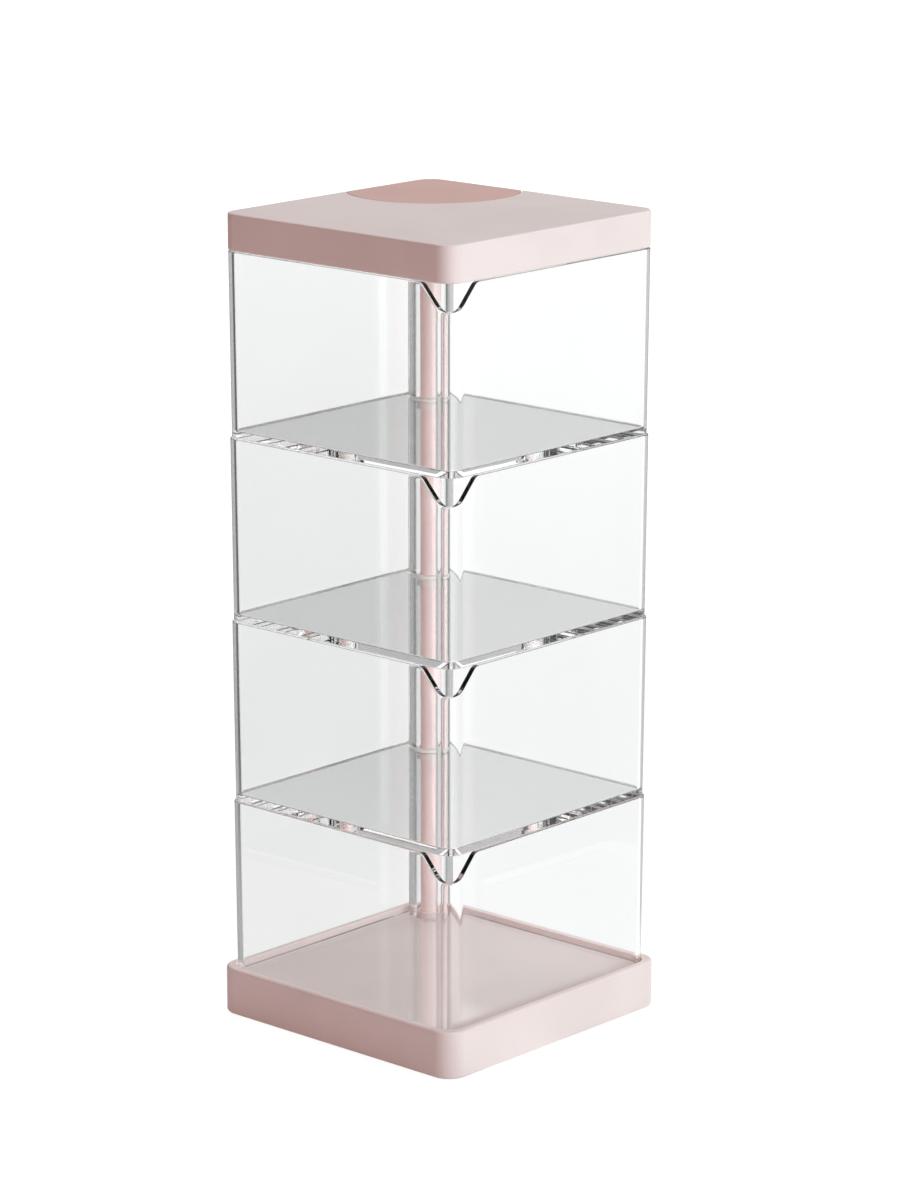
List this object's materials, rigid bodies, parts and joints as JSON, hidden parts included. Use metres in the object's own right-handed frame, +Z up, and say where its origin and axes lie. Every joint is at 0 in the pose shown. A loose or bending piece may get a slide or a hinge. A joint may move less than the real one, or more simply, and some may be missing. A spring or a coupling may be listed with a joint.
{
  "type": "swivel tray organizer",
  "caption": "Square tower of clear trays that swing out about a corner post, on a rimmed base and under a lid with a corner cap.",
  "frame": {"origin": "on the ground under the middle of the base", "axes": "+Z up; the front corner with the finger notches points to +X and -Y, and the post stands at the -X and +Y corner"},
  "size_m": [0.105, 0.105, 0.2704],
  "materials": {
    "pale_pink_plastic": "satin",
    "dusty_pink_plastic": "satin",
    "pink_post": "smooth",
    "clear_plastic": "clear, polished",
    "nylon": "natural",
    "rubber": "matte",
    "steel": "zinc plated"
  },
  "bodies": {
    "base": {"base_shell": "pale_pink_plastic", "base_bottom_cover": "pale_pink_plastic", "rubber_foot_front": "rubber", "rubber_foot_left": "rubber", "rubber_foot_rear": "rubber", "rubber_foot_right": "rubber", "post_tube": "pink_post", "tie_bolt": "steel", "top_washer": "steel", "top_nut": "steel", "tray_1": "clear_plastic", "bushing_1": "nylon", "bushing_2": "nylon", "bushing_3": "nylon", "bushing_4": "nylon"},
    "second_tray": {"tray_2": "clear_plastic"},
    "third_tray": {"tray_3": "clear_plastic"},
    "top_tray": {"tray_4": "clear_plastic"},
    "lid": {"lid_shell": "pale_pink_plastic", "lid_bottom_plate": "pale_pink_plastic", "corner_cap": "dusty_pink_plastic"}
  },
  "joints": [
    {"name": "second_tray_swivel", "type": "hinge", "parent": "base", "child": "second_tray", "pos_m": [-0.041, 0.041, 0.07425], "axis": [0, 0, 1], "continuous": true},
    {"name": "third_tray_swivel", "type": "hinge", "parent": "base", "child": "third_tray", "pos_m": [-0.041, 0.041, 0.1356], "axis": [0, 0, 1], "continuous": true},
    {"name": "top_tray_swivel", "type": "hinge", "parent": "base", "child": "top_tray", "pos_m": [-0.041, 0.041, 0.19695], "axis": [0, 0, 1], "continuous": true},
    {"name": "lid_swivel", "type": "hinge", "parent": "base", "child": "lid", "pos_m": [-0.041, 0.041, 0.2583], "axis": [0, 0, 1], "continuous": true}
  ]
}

• [Exercise brief]
Copy out every line of the data above, exactly as given.

• [Output]
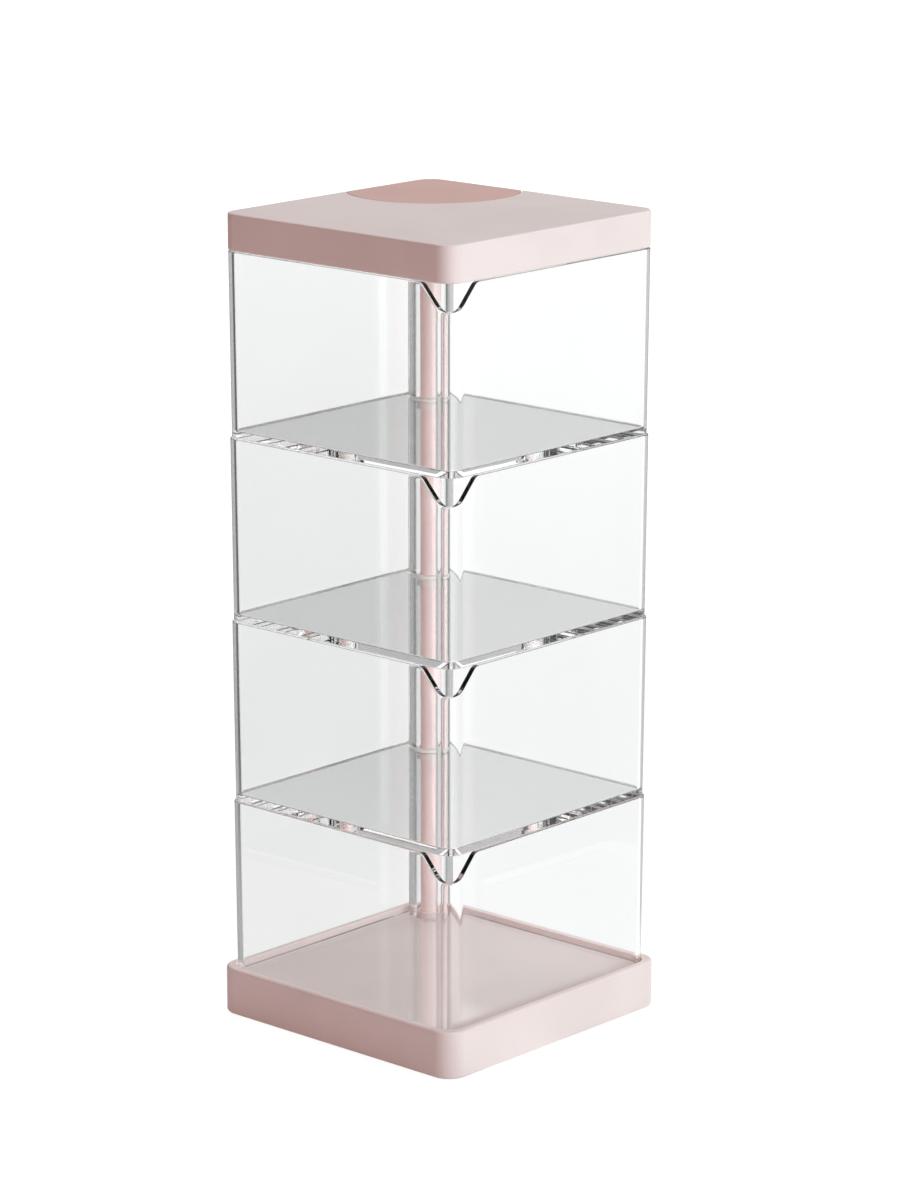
List this object's materials, rigid bodies, parts and joints as JSON, hidden parts included. Use metres in the object's own right-handed frame, +Z up, and say where its origin and axes lie. Every joint is at 0 in the pose shown. A loose or bending piece may get a slide or a hinge. A joint may move less than the real one, or more simply, and some may be missing. A spring or a coupling may be listed with a joint.
{
  "type": "swivel tray organizer",
  "caption": "Square tower of clear trays that swing out about a corner post, on a rimmed base and under a lid with a corner cap.",
  "frame": {"origin": "on the ground under the middle of the base", "axes": "+Z up; the front corner with the finger notches points to +X and -Y, and the post stands at the -X and +Y corner"},
  "size_m": [0.105, 0.105, 0.2704],
  "materials": {
    "pale_pink_plastic": "satin",
    "dusty_pink_plastic": "satin",
    "pink_post": "smooth",
    "clear_plastic": "clear, polished",
    "nylon": "natural",
    "rubber": "matte",
    "steel": "zinc plated"
  },
  "bodies": {
    "base": {"base_shell": "pale_pink_plastic", "base_bottom_cover": "pale_pink_plastic", "rubber_foot_front": "rubber", "rubber_foot_left": "rubber", "rubber_foot_rear": "rubber", "rubber_foot_right": "rubber", "post_tube": "pink_post", "tie_bolt": "steel", "top_washer": "steel", "top_nut": "steel", "tray_1": "clear_plastic", "bushing_1": "nylon", "bushing_2": "nylon", "bushing_3": "nylon", "bushing_4": "nylon"},
    "second_tray": {"tray_2": "clear_plastic"},
    "third_tray": {"tray_3": "clear_plastic"},
    "top_tray": {"tray_4": "clear_plastic"},
    "lid": {"lid_shell": "pale_pink_plastic", "lid_bottom_plate": "pale_pink_plastic", "corner_cap": "dusty_pink_plastic"}
  },
  "joints": [
    {"name": "second_tray_swivel", "type": "hinge", "parent": "base", "child": "second_tray", "pos_m": [-0.041, 0.041, 0.07425], "axis": [0, 0, 1], "continuous": true},
    {"name": "third_tray_swivel", "type": "hinge", "parent": "base", "child": "third_tray", "pos_m": [-0.041, 0.041, 0.1356], "axis": [0, 0, 1], "continuous": true},
    {"name": "top_tray_swivel", "type": "hinge", "parent": "base", "child": "top_tray", "pos_m": [-0.041, 0.041, 0.19695], "axis": [0, 0, 1], "continuous": true},
    {"name": "lid_swivel", "type": "hinge", "parent": "base", "child": "lid", "pos_m": [-0.041, 0.041, 0.2583], "axis": [0, 0, 1], "continuous": true}
  ]
}